Over the past year, I have analysed planning decisions and plan-making material across more than fifty local authorities using PGAT (the Planning Governance Assessment Tool), supported by detailed follow-up research including committee transcripts, consultation documents, infrastructure funding statements, and FOI responses.


Method and scope

PGAT is designed to identify governance and decision-stage evidential issues quickly. It allows decision-making failures to be detected in minutes rather than months, but it does not replace detailed investigation.

Once an issue is identified, further work is required. This includes:

  • reviewing Local Plan policies and the evidence they claim to rely upon;
  • examining committee reports and officer recommendations;
  • analysing infrastructure funding statements and transport material;
  • transcribing committee meetings and audio recordings;
  • converting image-based PDFs into searchable text;
  • seeking confirmation through FOI where evidence is said to exist but is not published.

This process has been repeated across authorities at different stages of plan preparation, under different political control, and in different regions. The outcome has been consistent.


What the public record now shows

Across multiple authorities, committee reports, infrastructure topic papers, infrastructure funding statements, and monitoring discussions now routinely acknowledge:

  • large gaps between identified infrastructure costs and available funding;
  • reliance on future or hypothetical funding mechanisms;
  • viability constraints that limit what development can realistically contribute;
  • uncertainty as to whether key infrastructure can be delivered at all.

In parallel, Local Plan policies and decision-making frameworks continue to assume the existence of strategic infrastructure evidence covering matters such as transport capacity, walking and cycling safety, accessibility, and wider network impacts.

In several cases, authorities have expressly confirmed—through complaint responses or FOI disclosures—that such evidence does not exist in a completed or usable form.

Despite this, consultations and planning decisions proceed on the basis that proposals are supported by evidence.


Procedural fairness

This research is not directed at planning merits or eventual outcomes. It does not ask whether a plan will ultimately be found sound, or whether development should or should not proceed.

The issue is procedural fairness.

Consultation and decision-making assume that affected parties are engaging with proposals supported by relevant evidence. Where entire categories of infrastructure evidence are acknowledged to be absent, that assumption no longer holds.

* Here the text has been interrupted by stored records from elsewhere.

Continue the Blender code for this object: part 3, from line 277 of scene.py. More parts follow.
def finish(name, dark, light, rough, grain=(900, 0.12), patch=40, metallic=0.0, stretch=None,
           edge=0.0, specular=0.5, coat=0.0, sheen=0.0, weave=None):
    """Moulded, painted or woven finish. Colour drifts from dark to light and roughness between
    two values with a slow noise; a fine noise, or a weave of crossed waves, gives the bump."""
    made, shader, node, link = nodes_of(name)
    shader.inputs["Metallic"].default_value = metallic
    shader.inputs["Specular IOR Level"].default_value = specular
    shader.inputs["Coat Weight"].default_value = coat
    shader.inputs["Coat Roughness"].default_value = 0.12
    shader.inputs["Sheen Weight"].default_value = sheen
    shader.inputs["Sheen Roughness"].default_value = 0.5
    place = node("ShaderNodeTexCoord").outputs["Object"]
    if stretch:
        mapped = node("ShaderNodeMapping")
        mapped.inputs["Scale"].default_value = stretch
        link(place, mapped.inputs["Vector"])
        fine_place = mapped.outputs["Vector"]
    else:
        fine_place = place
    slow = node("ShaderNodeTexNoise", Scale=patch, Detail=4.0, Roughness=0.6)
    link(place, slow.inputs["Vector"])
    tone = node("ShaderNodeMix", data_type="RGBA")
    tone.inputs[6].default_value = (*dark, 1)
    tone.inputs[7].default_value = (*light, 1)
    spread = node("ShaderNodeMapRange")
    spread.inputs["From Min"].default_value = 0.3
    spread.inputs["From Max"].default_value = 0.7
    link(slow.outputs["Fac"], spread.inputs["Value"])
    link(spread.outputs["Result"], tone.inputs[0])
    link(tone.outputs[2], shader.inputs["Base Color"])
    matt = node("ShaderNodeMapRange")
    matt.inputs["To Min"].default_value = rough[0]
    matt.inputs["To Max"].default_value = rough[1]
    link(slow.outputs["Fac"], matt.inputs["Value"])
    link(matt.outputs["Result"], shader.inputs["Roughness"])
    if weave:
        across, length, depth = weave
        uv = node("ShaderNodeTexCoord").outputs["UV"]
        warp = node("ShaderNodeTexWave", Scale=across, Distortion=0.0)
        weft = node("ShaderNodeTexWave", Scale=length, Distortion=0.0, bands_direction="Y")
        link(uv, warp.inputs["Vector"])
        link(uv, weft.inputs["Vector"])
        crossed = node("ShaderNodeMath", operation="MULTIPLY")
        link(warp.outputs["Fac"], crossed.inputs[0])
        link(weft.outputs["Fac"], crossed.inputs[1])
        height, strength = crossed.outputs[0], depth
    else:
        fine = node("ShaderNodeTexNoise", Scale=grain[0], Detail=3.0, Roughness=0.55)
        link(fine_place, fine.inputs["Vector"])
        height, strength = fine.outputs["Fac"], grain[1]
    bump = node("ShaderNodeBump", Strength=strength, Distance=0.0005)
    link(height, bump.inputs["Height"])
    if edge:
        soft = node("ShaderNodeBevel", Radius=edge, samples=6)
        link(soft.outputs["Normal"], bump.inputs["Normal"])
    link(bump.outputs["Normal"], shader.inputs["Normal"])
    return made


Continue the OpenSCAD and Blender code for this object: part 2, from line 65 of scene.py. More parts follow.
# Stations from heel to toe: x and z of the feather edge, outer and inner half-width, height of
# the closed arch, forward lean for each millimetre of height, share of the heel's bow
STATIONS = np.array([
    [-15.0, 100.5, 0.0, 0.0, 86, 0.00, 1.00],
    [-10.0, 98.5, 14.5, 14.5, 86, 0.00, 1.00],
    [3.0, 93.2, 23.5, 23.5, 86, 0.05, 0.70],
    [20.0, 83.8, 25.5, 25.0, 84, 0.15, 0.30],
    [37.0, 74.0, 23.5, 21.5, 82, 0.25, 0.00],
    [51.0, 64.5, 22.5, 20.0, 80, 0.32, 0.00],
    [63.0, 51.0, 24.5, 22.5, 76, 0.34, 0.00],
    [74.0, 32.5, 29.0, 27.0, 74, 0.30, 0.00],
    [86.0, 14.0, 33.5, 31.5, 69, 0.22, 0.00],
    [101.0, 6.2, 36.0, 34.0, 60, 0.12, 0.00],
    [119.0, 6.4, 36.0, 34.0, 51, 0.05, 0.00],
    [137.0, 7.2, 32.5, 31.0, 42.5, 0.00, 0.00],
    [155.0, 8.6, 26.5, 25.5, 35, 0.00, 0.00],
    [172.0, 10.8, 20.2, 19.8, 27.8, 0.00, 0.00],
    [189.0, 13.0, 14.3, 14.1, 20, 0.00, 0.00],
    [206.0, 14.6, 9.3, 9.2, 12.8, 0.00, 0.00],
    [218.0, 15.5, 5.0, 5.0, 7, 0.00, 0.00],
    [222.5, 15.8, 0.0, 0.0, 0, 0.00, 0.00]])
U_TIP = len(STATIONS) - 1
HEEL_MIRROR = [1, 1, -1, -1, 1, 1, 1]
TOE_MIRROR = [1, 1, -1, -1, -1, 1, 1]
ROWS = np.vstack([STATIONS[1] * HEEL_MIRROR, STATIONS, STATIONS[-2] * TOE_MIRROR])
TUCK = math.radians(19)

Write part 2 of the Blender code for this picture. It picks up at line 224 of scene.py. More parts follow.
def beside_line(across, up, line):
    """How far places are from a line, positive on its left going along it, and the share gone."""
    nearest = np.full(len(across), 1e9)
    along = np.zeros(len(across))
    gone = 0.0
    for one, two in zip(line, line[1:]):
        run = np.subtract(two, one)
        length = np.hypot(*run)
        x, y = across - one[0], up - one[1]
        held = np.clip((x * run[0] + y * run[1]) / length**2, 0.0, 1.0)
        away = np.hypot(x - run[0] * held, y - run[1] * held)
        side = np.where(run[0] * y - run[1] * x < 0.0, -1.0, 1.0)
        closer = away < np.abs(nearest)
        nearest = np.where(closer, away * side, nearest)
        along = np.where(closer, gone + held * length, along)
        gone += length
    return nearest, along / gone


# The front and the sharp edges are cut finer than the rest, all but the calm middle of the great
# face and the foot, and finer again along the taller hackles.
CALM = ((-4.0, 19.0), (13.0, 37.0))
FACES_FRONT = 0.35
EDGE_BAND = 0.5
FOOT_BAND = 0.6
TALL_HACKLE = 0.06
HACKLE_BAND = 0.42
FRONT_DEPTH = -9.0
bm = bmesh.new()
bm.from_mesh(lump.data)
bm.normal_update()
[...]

An iterative plan-making process may justify refinement of existing evidence. It does not justify consultation or decision-making where key categories of evidence are confirmed not to exist at all.

Where an authority proceeds with plan-led decision-making while admitting that required categories of infrastructure evidence do not exist, decisions taken within that framework are procedurally unfair.


Why this condition is systemic

The consistency of these findings across every authority examined indicates that this is not a matter of isolated failure or poor local practice.

Infrastructure funding deficits are now structural. Authorities are aware that the infrastructure implied by plan-led growth cannot realistically be funded or delivered at the scale assumed.

At the same time, national policy requires housing delivery and the maintenance of an up-to-date plan. Failure to do so carries significant consequences.

Authorities therefore operate within a constrained set of options:

  • acknowledging evidential absence risks undermining the plan;
  • delaying plan-making risks policy failure or intervention;
  • proceeding honestly exposes the gap between policy expectation and fiscal reality.

The result is a system in which decision-making proceeds on an evidential fiction, not because councils are acting improperly, but because the legal and policy framework places them in an impossible position.


Conclusion

This research does not argue that planning decisions should be invalidated wholesale, nor that development should cease.

It identifies a structural condition in which procedural unfairness has become embedded in plan-led decision-making, as a consequence of misalignment between legal expectation, policy requirement, and funding reality.

Until that contradiction is addressed at a framework level, planning decisions will continue to be taken in circumstances where evidential completeness is assumed but not present.

The issue is not individual error. It is systemic impossibility.


How change occurs within the planning system

The issues identified here cannot be resolved by individual authorities acting alone. Nor can they be corrected through isolated decision-making challenges or localised reform.

Planning authorities, inspectors, and consultees all operate within a shared legal and policy framework. Where that framework places actors in an impossible position, individual compliance or non-compliance is not the decisive factor.

In practice, change within the planning system tends to occur only when a condition is recognised as systemic rather than local, and when responsibility is understood to sit at framework level rather than with individual decision-makers.

Historically, this has happened not through accusation or litigation alone, but through the gradual accumulation of evidence showing that a problem is structural, repeatable, and unavoidable under existing rules.

When shared constraints are acknowledged openly, professional norms begin to shift. Expectations adjust, guidance evolves, and the space for honest reform emerges without requiring individual actors to admit fault or assume disproportionate risk.

The purpose of setting out these findings is therefore not to undermine planning decisions, but to make visible a condition that cannot be resolved at local level and cannot be addressed while it remains unspoken.